In a two-week period, I devoured Outlander, Dragonfly in Amber, and
Voyager, neglecting both work and sleep. Curious to know what happened to
the Frasers after they washed up on the Georgia shore, I was hungry for the newest
title, Drums of Autumn (Delacorte, $25.95 hard). I am now totally abashed
and admit my mistake. Diana Gabaldon is no formula genre queen. Her historical fiction
is meticulously researched and eminently involving. With skill equal to enduring
favorites Sir Walter Scott and Jules Verne, Gabaldon weaves rich, bold literary tapestries
that could become treasured keepsakes.
Gabaldon is a former college professor with a Ph.D., a husband, and two children,
who lives in Arizona. She's not Scottish and had never seen that country's Highlands
until after her first two books became popular. "When I finally visited there
on a book tour," she recalled in a recent telephone interview, "the most
common question I got from fans was where had I lived in Scotland before moving to
Arizona? I'm proud of that." The key to Gabaldon's faithful recreation of the
Scottish Highlands inhabited by the Fraser and McKenzie clans is painstaking research.
In fact, it was her advanced computer research skills that prompted the former scientific
researcher to choose an historical novel for her first foray into fiction.
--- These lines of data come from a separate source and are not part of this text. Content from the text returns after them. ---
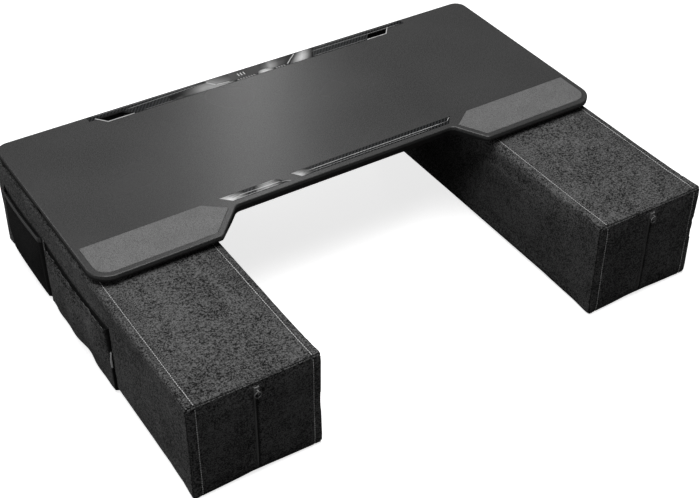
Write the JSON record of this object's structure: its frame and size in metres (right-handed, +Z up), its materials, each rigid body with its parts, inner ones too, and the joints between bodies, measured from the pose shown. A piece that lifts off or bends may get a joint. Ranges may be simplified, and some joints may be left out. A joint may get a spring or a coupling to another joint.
{
  "type": "lap desk",
  "caption": "Notched lap desk board with wrist pads, cable ports and a covered cable bay, lying loose on box cushions with a zip and side pockets.",
  "frame": {"origin": "middle of the whole desk's footprint, on the surface that the cushions stand on", "axes": "+X to the user's right along the board, +Y away from the user, +Z up"},
  "size_m": [0.8376, 0.6242, 0.1736],
  "materials": {
    "dark_plastic": "satin",
    "tray_plastic": "satin",
    "pad_grain": "matte",
    "trim_dark": "gloss",
    "bright_trim": "polished",
    "circuit_green": "satin",
    "socket_steel": "satin",
    "cable_black": "matte",
    "screw_steel": "satin",
    "grip_rubber": "matte",
    "suede": "matte",
    "foam": "matte",
    "zip_cloth": "matte",
    "zip_metal": "satin",
    "netting": "matte",
    "binding": "matte",
    "tag_white": "matte"
  },
  "bodies": {
    "left_cushion": {"left_cushion_cover": "suede", "left_cushion_foam": "foam", "left_zip_tape": "zip_cloth", "mesh_pocket": "netting", "mesh_pocket_binding": "binding", "suede_pocket": "suede", "pocket_tag": "tag_white"},
    "right_cushion": {"right_cushion_cover": "suede", "right_cushion_foam": "foam", "right_zip_tape": "zip_cloth"},
    "board": {"top_shell": "dark_plastic", "bottom_shell": "tray_plastic", "left_cable_trough": "tray_plastic", "right_cable_trough": "tray_plastic", "left_wrist_pad": "pad_grain", "right_wrist_pad": "pad_grain", "rear_trim_strip": "trim_dark", "front_left_trim": "trim_dark", "front_right_trim": "trim_dark", "left_port_trim": "bright_trim", "right_port_trim": "bright_trim", "hub_board": "circuit_green", "hub_inlet": "socket_steel", "side_port_board": "circuit_green", "side_socket": "socket_steel", "side_port_lead": "cable_black", "bay_socket_1": "socket_steel", "bay_socket_2": "socket_steel", "bay_socket_3": "socket_steel", "shell_screw_1": "screw_steel", "shell_screw_2": "screw_steel", "shell_screw_3": "screw_steel", "shell_screw_4": "screw_steel", "shell_screw_5": "screw_steel", "shell_screw_6": "screw_steel", "shell_screw_7": "screw_steel", "shell_screw_8": "screw_steel", "grip_pad_1": "grip_rubber", "grip_pad_2": "grip_rubber", "grip_pad_3": "grip_rubber", "grip_pad_4": "grip_rubber"},
    "cable_bay_cover": {"cable_bay_cover": "tray_plastic"},
    "left_zip_slider": {"left_zip_slider": "zip_metal"},
    "right_zip_slider": {"right_zip_slider": "zip_metal"},
    "left_zip_pull": {"left_zip_pull": "zip_metal"},
    "right_zip_pull": {"right_zip_pull": "zip_metal"}
  },
  "joints": [
    {"name": "right_cushion_spacing", "type": "slide", "parent": "left_cushion", "child": "right_cushion", "axis": [1, 0, 0], "range_m": [-0.01, 0.05]},
    {"name": "board_lift", "type": "slide", "parent": "left_cushion", "child": "board", "axis": [0, 0, 1], "range_m": [0, 0.25]},
    {"name": "left_zip_run", "type": "slide", "parent": "left_cushion", "child": "left_zip_slider", "axis": [0, 0, -1], "range_m": [0, 0.13]},
    {"name": "right_zip_run", "type": "slide", "parent": "right_cushion", "child": "right_zip_slider", "axis": [0, 0, -1], "range_m": [0, 0.13]},
    {"name": "left_zip_pull_swing", "type": "hinge", "parent": "left_zip_slider", "child": "left_zip_pull", "pos_m": [-0.31041, -0.31001, 0.143], "axis": [-1, 0, 0], "range_deg": [0, 150]},
    {"name": "right_zip_pull_swing", "type": "hinge", "parent": "right_zip_slider", "child": "right_zip_pull", "pos_m": [0.31989, -0.30401, 0.143], "axis": [-1, 0, 0], "range_deg": [0, 150]},
    {"name": "cable_bay_cover_hinge", "type": "hinge", "parent": "board", "child": "cable_bay_cover", "pos_m": [0.00884, 0.24519, 0.1603], "axis": [-1, 0, 0], "range_deg": [0, 90]}
  ]
}
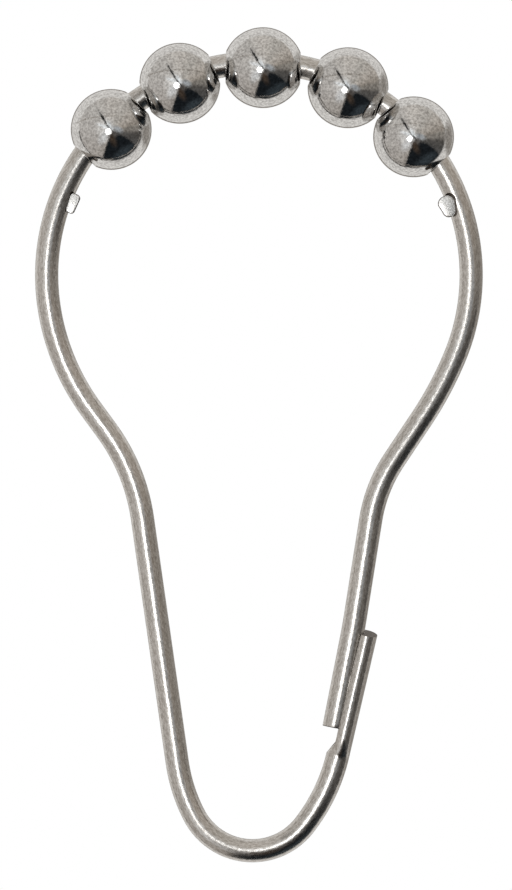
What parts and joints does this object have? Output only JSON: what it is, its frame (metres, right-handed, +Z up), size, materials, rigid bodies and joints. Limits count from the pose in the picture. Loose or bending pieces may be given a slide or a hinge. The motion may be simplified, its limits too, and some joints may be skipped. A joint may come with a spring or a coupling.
{
  "type": "shower curtain hook",
  "caption": "Keyhole-shaped steel wire hook with roller balls on its arch and a springy clasp, for hanging a curtain from a rod.",
  "frame": {"origin": "underside of the middle ball, where the hook bears on the curtain rod", "axes": "+Z up as it hangs, +Y along the rod away from the viewer, +X to the right"},
  "size_m": [0.0443, 0.008, 0.0826],
  "materials": {
    "wire": "drawn stainless spring wire, bright with fine lengthwise drawing lines",
    "balls": "pressed steel, tumbled and polished to a mirror with fine speckle"
  },
  "bodies": {
    "wire": {"wire_frame": "wire"},
    "roller_ball_1": {"roller_ball_1": "balls"},
    "roller_ball_2": {"roller_ball_2": "balls"},
    "roller_ball_3": {"roller_ball_3": "balls"},
    "roller_ball_4": {"roller_ball_4": "balls"},
    "roller_ball_5": {"roller_ball_5": "balls"}
  },
  "joints": [
    {"name": "roller_ball_1_roll", "type": "hinge", "parent": "wire", "child": "roller_ball_1", "pos_m": [-0.01502, 0, -0.00211], "axis": [0.7018, 0, 0.7123], "continuous": true},
    {"name": "roller_ball_2_roll", "type": "hinge", "parent": "wire", "child": "roller_ball_2", "pos_m": [-0.00824, 0, 0.00245], "axis": [0.9244, 0, 0.3815], "continuous": true},
    {"name": "roller_ball_3_roll", "type": "hinge", "parent": "wire", "child": "roller_ball_3", "pos_m": [0, 0, 0.004], "axis": [0.9998, 0, -0.0199], "continuous": true},
    {"name": "roller_ball_4_roll", "type": "hinge", "parent": "wire", "child": "roller_ball_4", "pos_m": [0.00841, 0, 0.00201], "axis": [0.9029, 0, -0.4298], "continuous": true},
    {"name": "roller_ball_5_roll", "type": "hinge", "parent": "wire", "child": "roller_ball_5", "pos_m": [0.01489, 0, -0.00284], "axis": [0.6662, 0, -0.7458], "continuous": true}
  ]
}
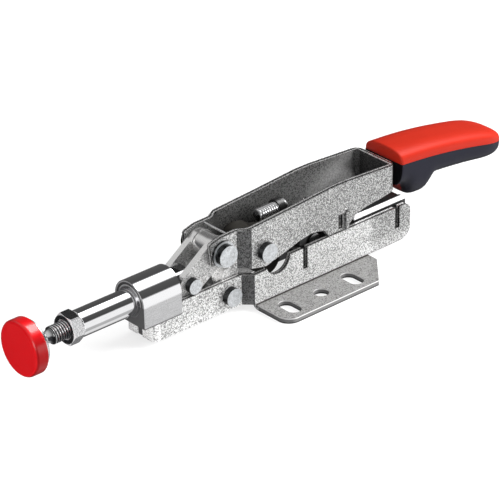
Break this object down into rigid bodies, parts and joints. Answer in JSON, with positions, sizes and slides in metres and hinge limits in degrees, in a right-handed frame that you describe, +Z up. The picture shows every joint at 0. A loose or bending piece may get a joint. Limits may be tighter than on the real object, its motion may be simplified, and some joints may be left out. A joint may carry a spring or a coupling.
{
  "type": "toggle clamp",
  "caption": "In-line toggle clamp with a sliding plunger, swivel pad, hinged handle with a two-tone grip, and slotted side flanges.",
  "frame": {"origin": "midway between the two middle flange holes, on the plane of the flanges' undersides", "axes": "+X along the plunger from the pad towards the grip, +Z up from the mounting plane, +Y across the clamp"},
  "size_m": [0.2765, 0.067, 0.0449],
  "materials": {
    "zinc_sheet": "bright zinc plated stamped sheet with a fine sandy grain",
    "block_steel": "satin sides with a polished arched top",
    "polished_steel": "ground and polished",
    "rivet_steel": "bright plated rivet",
    "link_steel": "plated, lightly grained",
    "dark_steel": "dark phosphated",
    "red_vinyl": "soft satin vinyl",
    "red_grip": "satin moulded plastic",
    "dark_grip": "soft matt moulded plastic"
  },
  "bodies": {
    "frame": {"frame_left": "zinc_sheet", "frame_right": "zinc_sheet", "guide_block": "block_steel", "frame_pin": "rivet_steel", "anchor_housing": "dark_steel", "carriage_spring": "polished_steel"},
    "lever": {"support_lever": "link_steel"},
    "handle": {"handle_channel": "zinc_sheet", "handle_pin": "rivet_steel", "handle_pin_washers": "rivet_steel", "rear_pin": "rivet_steel", "cross_wire": "polished_steel", "screw_trunnion": "dark_steel", "grip_shell_upper": "red_grip", "grip_shell_lower": "dark_grip"},
    "force_screw": {"adjusting_screw": "polished_steel"},
    "strut": {"strut": "link_steel", "anchor_pin": "polished_steel"},
    "plunger": {"plunger": "polished_steel"},
    "links": {"front_link_left": "link_steel", "front_link_right": "link_steel", "link_pin": "rivet_steel"},
    "spindle": {"spindle": "polished_steel"},
    "nut": {"lock_nut": "link_steel"},
    "pad": {"pad_disc": "link_steel", "pad_cap": "red_vinyl"},
    "carriage": {"adjusting_carriage": "link_steel", "locking_wedge": "polished_steel"}
  },
  "joints": [
    {"name": "lever_swing", "type": "hinge", "parent": "frame", "child": "lever", "pos_m": [-0.0388, 0, 0.0097], "axis": [0, -1, 0], "range_deg": [-45.2, 0]},
    {"name": "handle_swing", "type": "hinge", "parent": "lever", "child": "handle", "pos_m": [-0.04268, 0, 0.03151], "axis": [0, -1, 0], "range_deg": [0, 103.87]},
    {"name": "strut_swing", "type": "hinge", "parent": "handle", "child": "strut", "pos_m": [-0.02109, 0, 0.02592], "axis": [0, -1, 0], "range_deg": [-99.42, 0]},
    {"name": "plunger_slide", "type": "slide", "parent": "frame", "child": "plunger", "axis": [1, 0, 0], "range_m": [0, 0.0153]},
    {"name": "link_swing", "type": "hinge", "parent": "plunger", "child": "links", "pos_m": [-0.05779, 0, 0.021], "axis": [0, -1, 0], "range_deg": [-9.32, 0]},
    {"name": "spindle_adjust", "type": "slide", "parent": "plunger", "child": "spindle", "axis": [-1, 0, 0], "range_m": [-0.005, 0.012]},
    {"name": "nut_turn", "type": "hinge", "parent": "plunger", "child": "nut", "pos_m": [-0.11799, 0, 0.021], "axis": [1, 0, 0], "continuous": true},
    {"name": "pad_tilt", "type": "hinge", "parent": "spindle", "child": "pad", "pos_m": [-0.13849, 0, 0.021], "axis": [0, 1, 0], "range_deg": [-6, 6]},
    {"name": "force_screw_turn", "type": "hinge", "parent": "handle", "child": "force_screw", "pos_m": [-0.0028, 0, 0.03542], "axis": [1, 0, 0], "continuous": true},
    {"name": "carriage_slide", "type": "slide", "parent": "frame", "child": "carriage", "axis": [1, 0, 0], "range_m": [0, 0.008], "stiffness_N_per_m": 400, "springref_m": -0.002, "deforming": ["carriage_spring"]}
  ],
  "couplings": [
    {"joint": "lever_swing", "follows": "handle_swing", "ratio": -0.43325},
    {"joint": "strut_swing", "follows": "handle_swing", "ratio": -0.95527},
    {"joint": "plunger_slide", "follows": "handle_swing", "m_per_rad": 0.008431},
    {"joint": "link_swing", "follows": "handle_swing", "ratio": -0.08784}
  ]
}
After years of technical writing and a busy freelance career turning out articles
for computer magazines, Gabaldon decided to try her hand at something new. "I
was reviewing some Compu-Serve software for a magazine piece and used the free online
time to visit the chat rooms in their literary forum," she recounts, "just
paying attention to what other writers said and occasionally asking questions."
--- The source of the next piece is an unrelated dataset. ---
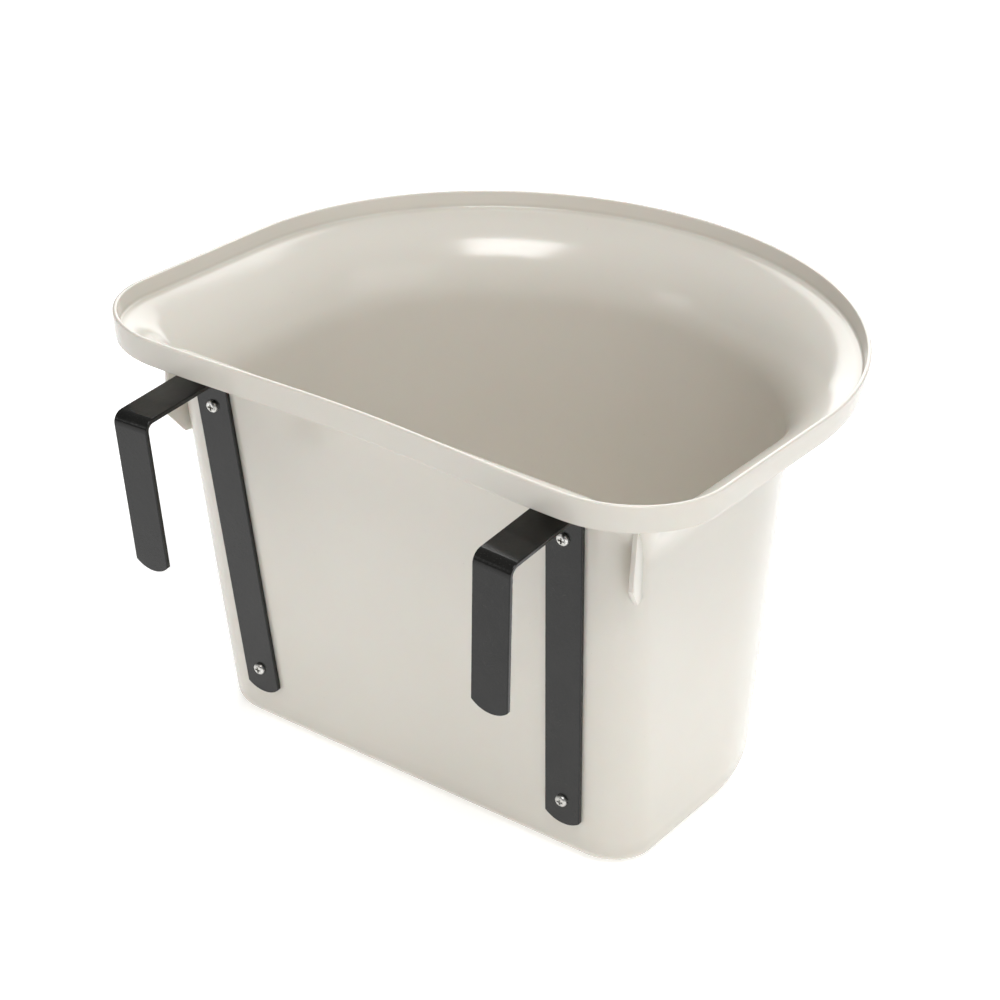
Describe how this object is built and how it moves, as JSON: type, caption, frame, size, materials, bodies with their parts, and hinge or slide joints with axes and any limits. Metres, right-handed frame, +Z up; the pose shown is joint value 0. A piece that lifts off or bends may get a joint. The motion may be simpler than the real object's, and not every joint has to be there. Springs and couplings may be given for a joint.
{
  "type": "feed bucket",
  "caption": "D-shaped plastic feed bucket with a flat back and two bent steel strap hooks that hang it over a rail, gate or stable door.",
  "frame": {"origin": "under the middle of the whole bucket's box, on the plane its floor stands on", "axes": "+Z up; -Y is the flat back with the hooks, towards the rail; X across, and X = 0 is the mirror plane"},
  "size_m": [0.4198, 0.4261, 0.29],
  "materials": {
    "tub_plastic": "moulded polypropylene, satin gloss",
    "hook_paint": "gloss black paint on steel bar",
    "zinc": "bright zinc plate"
  },
  "bodies": {
    "root": {"bucket": "tub_plastic", "left_hook": "hook_paint", "left_upper_screw": "zinc", "left_upper_washer": "zinc", "left_upper_nut": "zinc", "left_lower_screw": "zinc", "left_lower_washer": "zinc", "left_lower_nut": "zinc", "right_hook": "hook_paint", "right_upper_screw": "zinc", "right_upper_washer": "zinc", "right_upper_nut": "zinc", "right_lower_screw": "zinc", "right_lower_washer": "zinc", "right_lower_nut": "zinc"}
  },
  "joints": []
}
Mystery was her first choice but she was unsure about the plotting. The author was
confident in her research skills, however, and determined that her "trial run"
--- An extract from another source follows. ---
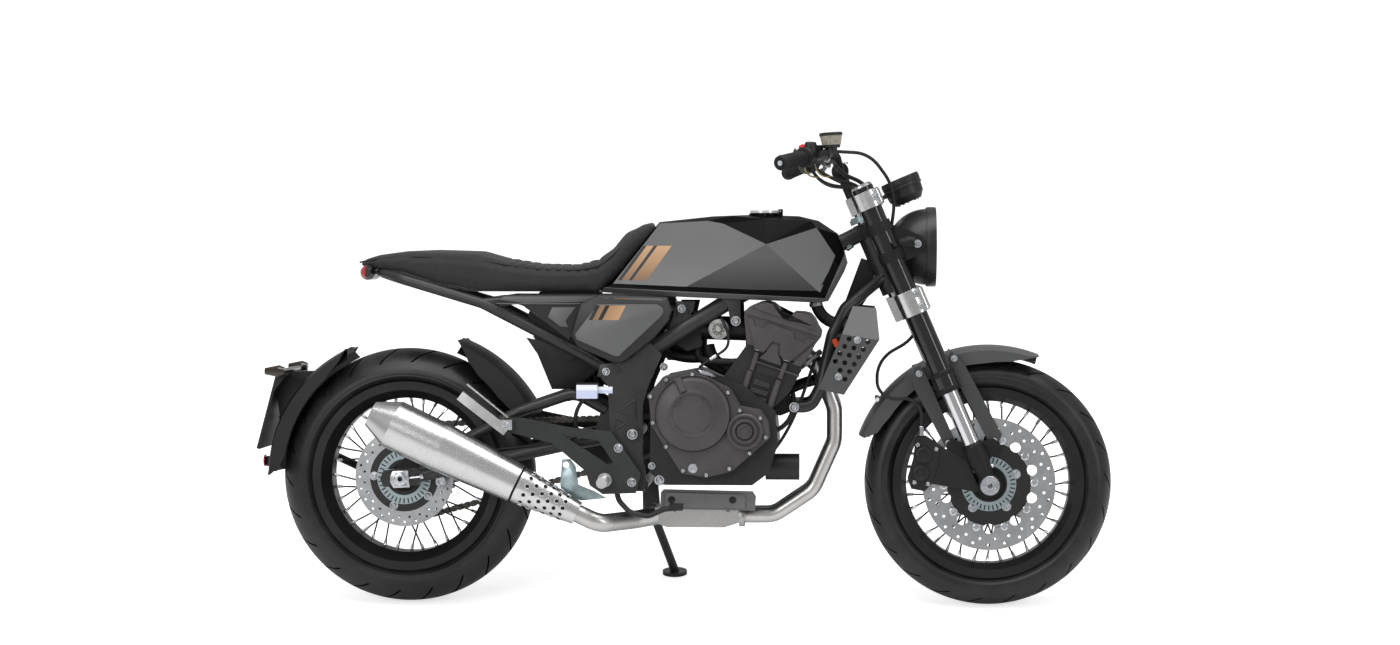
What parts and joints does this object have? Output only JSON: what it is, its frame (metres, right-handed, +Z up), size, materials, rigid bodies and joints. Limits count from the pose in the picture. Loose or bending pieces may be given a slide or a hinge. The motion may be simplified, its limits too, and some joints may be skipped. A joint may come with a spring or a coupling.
{
  "type": "cafe racer motorcycle",
  "caption": "Unfaired cafe racer motorcycle on its side stand: wire wheels, faceted tank, humped seat, round headlight; wheels, steering, stand and filler cap move.",
  "frame": {"origin": "on the ground, under the middle of the parked machine's bounding box", "axes": "+X forward, +Y to the machine's left, +Z up; the machine leans 10 degrees to +Y on its side stand"},
  "size_m": [2.0858, 0.7856, 1.1708],
  "materials": {
    "tyre": "matt black rubber with road tread",
    "rim": "satin black",
    "hub": "satin black with dark spokes",
    "steel": "plain steel",
    "disc": "ground steel, drilled",
    "chain": "oiled steel",
    "fork_black": "gloss black",
    "fork_foot": "matt black",
    "stanchion": "hard chrome",
    "clamp": "machined, silver",
    "frame": "satin black",
    "arm": "satin black",
    "shock": "dark grey",
    "engine": "satin dark grey",
    "engine_cover": "satin dark grey-brown",
    "intake": "cast aluminium and black rubber",
    "radiator": "black core",
    "guard": "mid grey",
    "exhaust": "brushed stainless",
    "shield": "matt black",
    "muffler": "brushed stainless with a black ring",
    "tank": "black top and grey sides",
    "cap": "black anodised",
    "seat": "black speckled cover",
    "tray": "black",
    "side_cover": "mid grey",
    "tail_lens": "red",
    "mudguard": "satin dark grey",
    "indicator": "black with amber lens",
    "hanger": "textured black",
    "peg": "plain, grooved",
    "pedal": "black",
    "caliper": "satin black",
    "reservoir": "translucent white",
    "handlebar": "satin black",
    "grip": "black, ribbed",
    "control": "black",
    "instrument": "black",
    "headlight": "gloss black",
    "glass": "clear",
    "hose": "black",
    "stand": "black"
  },
  "bodies": {
    "frame": {"rear_axle": "steel", "drive_chain": "chain", "main_frame": "frame", "rear_subframe": "frame", "swingarm": "arm", "rear_shock": "shock", "engine_crankcase": "engine", "cylinder_head": "engine", "clutch_cover": "engine_cover", "generator_cover": "engine_cover", "throttle_bodies": "intake", "radiator": "radiator", "radiator_guards": "guard", "exhaust_pipes": "exhaust", "exhaust_heat_shield": "shield", "muffler": "muffler", "fuel_tank": "tank", "seat": "seat", "under_seat_tray": "tray", "side_covers": "side_cover", "tail_light": "tail_lens", "rear_indicators": "indicator", "rear_mudguard": "mudguard", "rear_hugger": "mudguard", "footpeg_hangers": "hanger", "footpegs": "peg", "foot_pedals": "pedal", "rear_caliper": "caliper", "rear_brake_reservoir": "reservoir"},
    "steering": {"fork_clamps": "clamp", "fork_tubes": "fork_black", "fork_stanchions": "stanchion", "fork_feet": "fork_foot", "front_axle": "steel", "front_mudguard": "mudguard", "front_caliper": "caliper", "handlebar": "handlebar", "grips": "grip", "hand_controls": "control", "instrument": "instrument", "headlight": "headlight", "headlight_glass": "glass", "headlight_bracket": "handlebar", "front_brake_hose": "hose"},
    "front_wheel": {"front_tyre": "tyre", "front_rim": "rim", "front_hub": "hub", "front_disc": "disc"},
    "rear_wheel": {"rear_tyre": "tyre", "rear_rim": "rim", "rear_hub": "hub", "rear_disc": "disc", "rear_sprocket": "steel"},
    "side_stand": {"side_stand": "stand"},
    "filler_cap": {"filler_cap": "cap"}
  },
  "joints": [
    {"name": "steering_turn", "type": "hinge", "parent": "frame", "child": "steering", "pos_m": [0.47996, -0.03003, 0.82851], "axis": [-0.3955, 0.1595, 0.9045], "range_deg": [-32, 32]},
    {"name": "front_wheel_roll", "type": "hinge", "parent": "steering", "child": "front_wheel", "pos_m": [0.743, -0.1238, 0.29672], "axis": [0, 0.9848, -0.1736], "continuous": true},
    {"name": "rear_wheel_roll", "type": "hinge", "parent": "frame", "child": "rear_wheel", "pos_m": [-0.677, -0.12171, 0.30854], "axis": [0, 0.9848, -0.1736], "continuous": true},
    {"name": "side_stand_fold", "type": "hinge", "parent": "frame", "child": "side_stand", "pos_m": [-0.087, -0.01661, 0.19049], "axis": [0, 0.9848, -0.1736], "range_deg": [0, 100]},
    {"name": "filler_cap_hinge", "type": "hinge", "parent": "frame", "child": "filler_cap", "pos_m": [0.237, -0.00919, 0.94669], "axis": [0, 0.9848, -0.1736], "range_deg": [0, 95]}
  ]
}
novel would be historical. She chose Scotland as a setting after watching an episode
of the PBS program Dr. Who which featured a kilted young Highlander discussing
the Jacobite uprising of 1745. "Something about a handsome young man in a kilt
really appealed to me," she laughs, "and I had to start somewhere."
Gabaldon reports that for her, the research and the writing are done concurrently.
"I never knew where I was going, have never had an outline," she assured
me, "I just write scenes or kernels where I sense some movement in the story."
Several months into the "trail run" book, she posted a scene she'd written
on the literary forum bulletin board and received favorable response and encouragement
from other writers. At that point, she began gathering information from the forum's
published authors about securing the representation of a literary agent. When an
author whose work she admired offered an introduction to his agent, she enthusiastically
agreed and sent her manuscript. Within a matter of days, she not only had an agent,
she had a hefty three-book contract and was well on her way to publication.
The original novel about the World War II nurse/accidental
time traveler Claire Beauchamp and her dashing lover, 18th century Scots Highlander
Jamie Fraser, wasn't begun as the first book of a series. However, Gabaldon realized
she had much more story to tell before she finished Outlander in 1991. That
book grew into Dragonfly in Amber (1992) and by the time she was well into
Voyager (1994), both her agent and her editor at Delacorte were accustomed
to hearing that Gabaldon had yet another 1,000-page opus up her sleeve. The first
three books are a trilogy illuminating mid-18th century political intrigues in Scotland
and France and detailing their impact on the Frasers and their loved ones, past and
present.
1997's Drums of Autumn finds the intrepid Frasers where they've washed
up on the Georgia shore and sets the stage for their new life in the American colonies.
"About half the way through Drums," Diana Gabaldon recalls, "I
had the overwhelming sensation of trying to pour five pounds of sugar into a one-pound
sack. I knew then there would be one and possibly two more books." The fulcrum
of the second trilogy is the American Revolution, where Claire's surgical skills
and the leadership capabilities inherent in Jamie's character will engage them in
historical events. Though addicted fans clamor for the next installment, the fifth
book will not be published until late 1998. The author is finally working on the
mystery she wanted to write all along, and fans will have to content themselves with
The Outlandish Companion, a book of character profiles, genealogical charts
of the Fraser and McKenzie clans, and translations of Gaelic words and phrases that
is due out later this year.
While Diana Gabaldon's works are very popular with romance readers, she herself
is adamant that they are not romance novels. After reading them, I can understand
their appeal to readers in that segment of the market though they sell extremely
well as historical fiction in the U.S. and other parts of the world. In addition
to painting a vivid historical picture of every detail of daily life in the second
half of the 18th century, Gabaldon also delivers the history of a great love and
a working marriage. Claire Beauchamp is a blunt, insightful, independent career woman
of the mid-20th century who finds herself married to Jamie Fraser, an educated and
cultured man by the standards of his era but with definite 18th-century sensibilities.
It's a pairing that makes for fireworks. They find each other in the past and sacrifice
their happiness in order to save their daughter, only to be miraculously reunited.
Their union is wonderfully alive, seasoned with an overwhelming physical attraction
and deliciously bawdy sense of humor.
The enduring foundation of their union is honesty, both characters admitting that
they are only able to be truly themselves with each other, and that ultimately creates
a connection that unites them over a distance of 200 years. "Just once,"
it leaves the reader longing, "I wish someone would love me like that."